Hal ini berbeda dengan Peninjauan Kembali (PK) di Mahkamah Agung. Pada tahap ini, dasar hukumnya lebih bersifat yuridis, sebagaimana diatur dalam Pasal 91 Undang-Undang Pengadilan Pajak. Dasar pembuktian hanya berlaku untuk novum atau alat bukti baru yang dapat mengubah putusan, bukan untuk dokumen yang sebelumnya diminta oleh pemeriksa tetapi tidak diserahkan.
Ketiga, pentingnya penyampaian dokumen tepat waktu. Saut menegaskan bahwa Mahkamah Agung, melalui Surat Edaran Mahkamah Agung (SEMA) Nomor 2 Tahun 2024, telah menegaskan bahwa alat bukti yang diminta oleh pemeriksa pajak tetapi tidak diserahkan dalam batas waktu yang ditentukan tidak dapat dijadikan dasar pertimbangan hakim di Pengadilan Pajak.
Ketentuan tersebut, kata Saut, sejalan dengan PMK 15/2025 yang mengatur bahwa dokumen harus diserahkan Wajib Pajak dalam waktu satu bulan sejak diterbitkannya surat permintaan.
“Kalau Wajib Pajak tidak memberikan sebagian atau seluruh dokumen yang diminta dalam surat peminjaman dokumen, maka sampai dengan proses banding dan MA juga itu tidak diperhitungkan. Ada risiko, ya,” kata Saut.

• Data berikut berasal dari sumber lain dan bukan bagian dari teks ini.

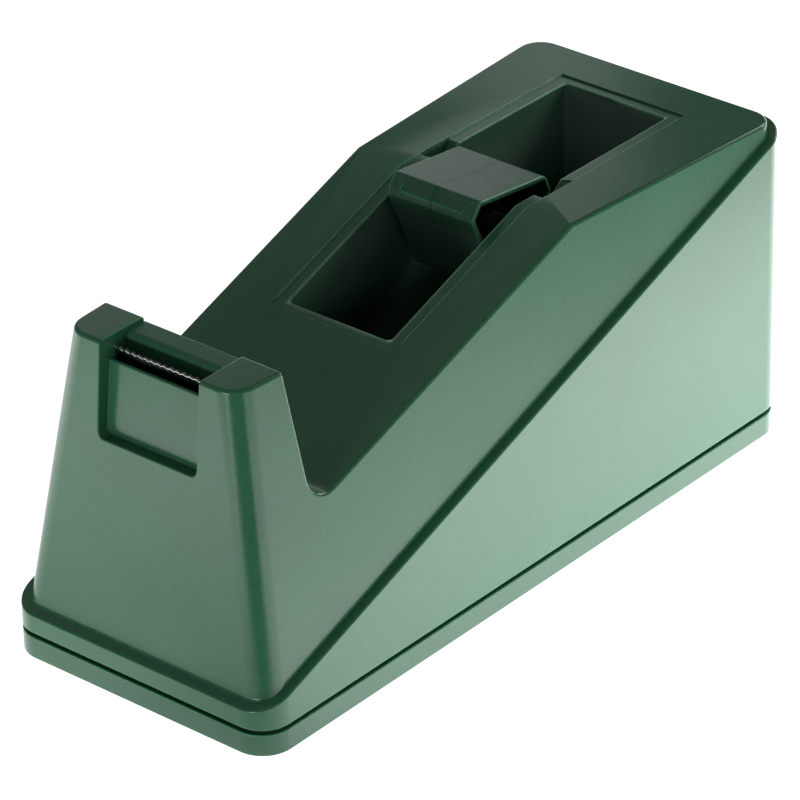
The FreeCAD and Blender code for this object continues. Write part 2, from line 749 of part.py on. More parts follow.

Selain itu, ia juga mengingatkan kewajiban Wajib Pajak sesuai Pasal 28 UU Ketentuan Umum dan Tata Cara Perpajakan (KUP), yakni menyimpan dokumen selama 10 tahun. Namun menurutnya, dokumen tidak hanya harus disimpan, tetapi juga disusun secara rapi agar mudah digunakan dalam pembuktian.
“Kalau menurut saya, dia harus menyusunnya secara rapi. Tadi konteksnya kalau di TaxPrime itu menyusun secara arus barang, arus uang, arus dokumen jadi rapi,” pungkasnya.